As is often the case, however, the Post was engaging in demagoguery. The black-white loan disparities are real, although much smaller than the Post would have us believe--and the authors never seriously considered explanations other than racism. They let their biases lead them around by the nose.

For example, the Post study engaged in excessive aggregation, which disguises the truth. If 75 per cent of the people in one neighborhood were of one race, that race defined the area. This means that if an area was 80 per cent white and 20 per cent black, it was defined as white for the purposes of the study. Blacks in this neighborhood were included in the "white community" loan pool. Thus if a middle-class black family got a loan, it appeared as a white loan, and thus contributed to the claim of racism.

The authors claimed to discover race-based differences in "comparable" communities. This suggests that the authors adjusted for factors that banks take into account. But they did not.
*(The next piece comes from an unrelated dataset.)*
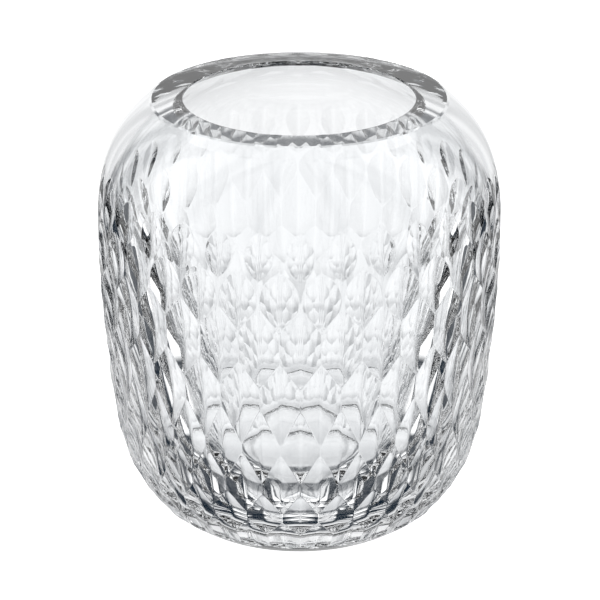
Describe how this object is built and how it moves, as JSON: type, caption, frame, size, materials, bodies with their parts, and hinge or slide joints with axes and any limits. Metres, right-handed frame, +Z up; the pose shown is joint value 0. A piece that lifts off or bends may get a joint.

They looked at and adjusted for overall--but not specific--levels of income, as if your neighbor's salary were what a banker cared about when considering you for a loan. Further, the income data were skewed.
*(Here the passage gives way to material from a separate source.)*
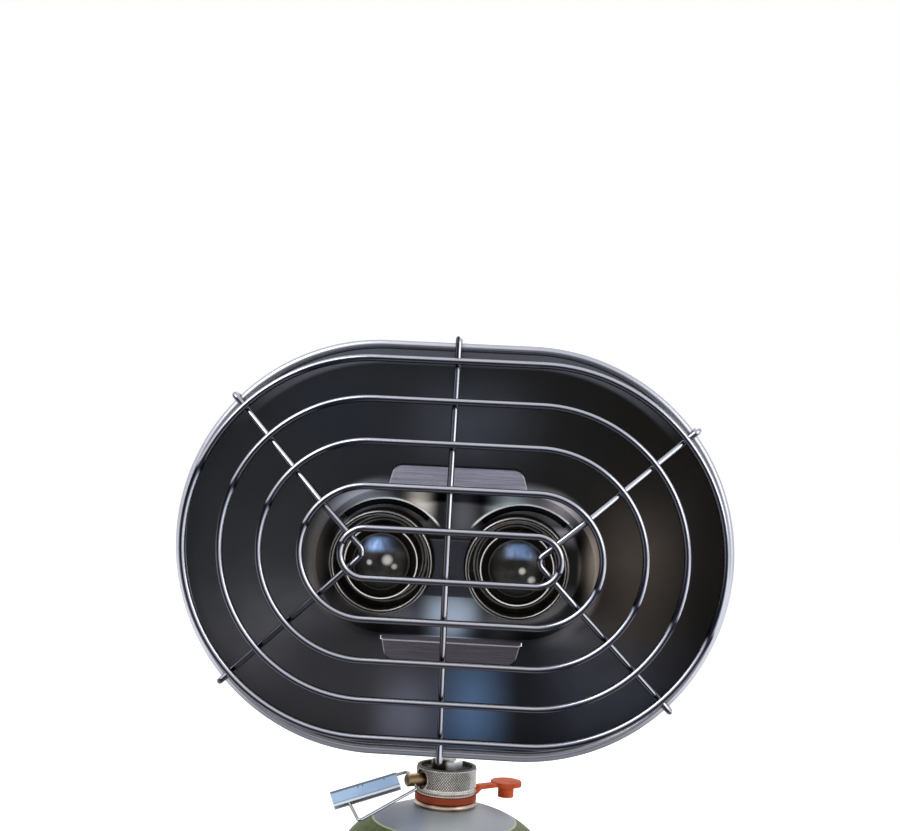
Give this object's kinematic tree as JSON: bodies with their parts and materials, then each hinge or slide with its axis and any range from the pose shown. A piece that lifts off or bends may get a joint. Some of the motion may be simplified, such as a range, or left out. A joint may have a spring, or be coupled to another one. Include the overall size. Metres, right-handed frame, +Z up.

Neither did the authors compare black and white default rates. Writing in Forbes about a Boston Federal Reserve study, Peter Brimelow and Leslie Spencer showed that the default rate on loans by blacks and whites was nearly identical. This seems to mean that bankers were making correct decisions. If they had been using more stringent standards for blacks, blacks should have had lower default rates than whites.

The Post misused other data as well. For example, the story said that the Boston Fed study proved that "minority applicants were 60 per cent more likely to be denied home loans than white applicants." This is nearly true but quite misleading--a trick out of How to Lie with Statistics. The study actually showed that 17 per cent of black mortgage applicants are turned down, compared to 11 per cent of whites. That's a not-too-sensational six-point gap. It's true that 17 per cent is 55 per cent (not 60) more than 11 per cent. And 2 per cent is 100 per cent more than 1 per cent. So what? It still leaves 83 per cent of black applicants successfully receiving loans.
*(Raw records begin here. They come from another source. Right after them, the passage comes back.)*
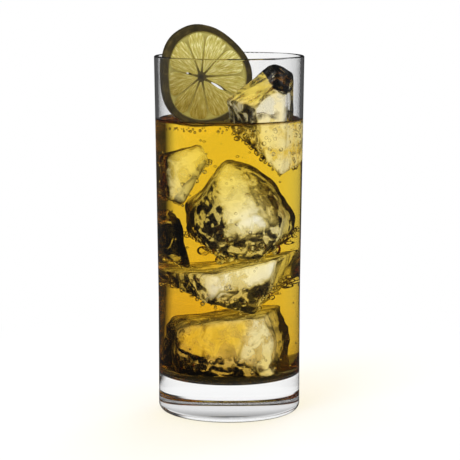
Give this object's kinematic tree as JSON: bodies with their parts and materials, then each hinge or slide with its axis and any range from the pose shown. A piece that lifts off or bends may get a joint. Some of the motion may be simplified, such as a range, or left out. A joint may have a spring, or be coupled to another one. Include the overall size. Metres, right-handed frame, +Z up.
{
  "type": "long drink in a tall glass",
  "caption": "Tall straight-sided tumbler of amber long drink, with a block of ice standing out of the surface and a round of citrus against the wall.",
  "frame": {"origin": "centre of the tumbler's foot, on the surface that it stands on", "axes": "+Z up along the tumbler's axis; the round of citrus stands at -X, the block of ice at +X, and -Y is the front"},
  "size_m": [0.066, 0.066, 0.1719],
  "materials": {
    "clear_glass": "polished clear glass",
    "amber_drink": "clear amber liquid",
    "ice": "clear wet ice",
    "citrus": "moist citrus flesh in a dark green rind"
  },
  "bodies": {
    "root": {"glass": "clear_glass", "drink": "amber_drink", "ice_block": "ice", "citrus_slice": "citrus"}
  },
  "joints": []
}
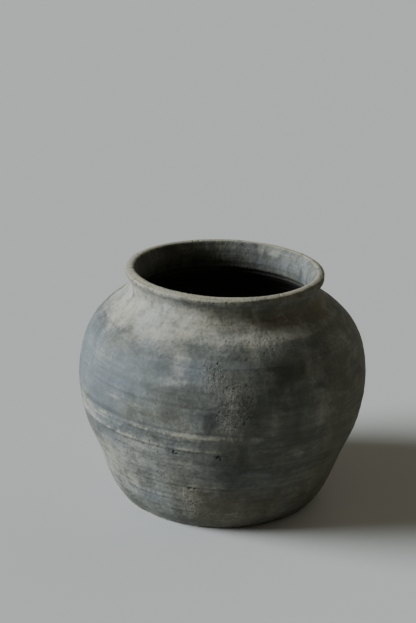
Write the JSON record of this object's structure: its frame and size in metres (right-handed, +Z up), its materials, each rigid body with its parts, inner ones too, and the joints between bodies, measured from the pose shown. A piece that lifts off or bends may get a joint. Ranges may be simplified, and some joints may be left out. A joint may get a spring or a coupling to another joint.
{
  "type": "round-bellied clay jar",
  "caption": "Round-bellied unglazed clay jar with a flat foot, low luted seams, a short neck and a rolled rim, open at the top.",
  "frame": {"origin": "centre of the flat underside, on the surface the jar stands on", "axes": "+Z up along the jar's axis through the middle of the mouth; +X and +Y are free because the jar is round"},
  "size_m": [0.3006, 0.3006, 0.246],
  "materials": {
    "foot_clay": "matte, brown-grey, rubbed at the edge",
    "lower_clay": "matte grey with a thin chalky wash and dark pits",
    "belly_clay": "matte blue-grey, wiped lengthways",
    "coil_clay": "matte blue-grey, pale where the ridge is rubbed",
    "upper_clay": "matte blue-grey, pitted in places",
    "shoulder_clay": "matte slate grey under a cream wash",
    "closing_clay": "matte, cream wash over grey, smoky under the neck",
    "neck_clay": "matte, smoky brown-grey",
    "rim_clay": "matte, worn pale beige"
  },
  "bodies": {
    "root": {"foot_slab": "foot_clay", "lower_wall": "lower_clay", "belly_wall": "belly_clay", "seam_coil": "coil_clay", "upper_wall": "upper_clay", "shoulder_wall": "shoulder_clay", "closing_ring": "closing_clay", "neck_collar": "neck_clay", "rim_roll": "rim_clay"}
  },
  "joints": []
}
The story also complained about the lack of banks in poor black areas, which "has left a void that is increasingly being filled by check-cashing outlets." One black woman "pays $6 every month to cash her two welfare checks." In fact, this is the market at work. Check-cashing firms can make a profit from people like this, whereas a bank branch could not. Or is the woman supposed to get a mortgage?

Old Story

THIS is not the first time a major newspaper has whipped up racial hysteria on this issue. In 1988, the Atlanta Journal Constitution ran a series concluding (surprise!) that local banks were discriminating. The chief evildoer was Decatur Federal Savings and Loan, one of the largest lenders in the area. The Justice Department followed up with a harassing investigation and concluded that Decatur had violated fair credit laws by not, for example, giving extra consideration and special treatment to black applicants, and by not advertising enough in black media.

The case was "resolved" by a consent decree. Decatur had to hand out $20,000 apiece to black applicants whose loans had been turned down, spend a lot of money in black media, give bonuses to loan officers who made black loans (regardless of defaults), and hold sensitivity training courses for white employees.

For the past three years, the Wall Street Journal has also taken part in this campaign. Its March 1992 study of Federal Reserve data, for example, concluded that banks have systematically discriminated. As the article's lead put it: "When it comes to buying a home, not all Americans are created equal. If you're black, it's twice as likely your mortgage application will be rejected as it is if you're white."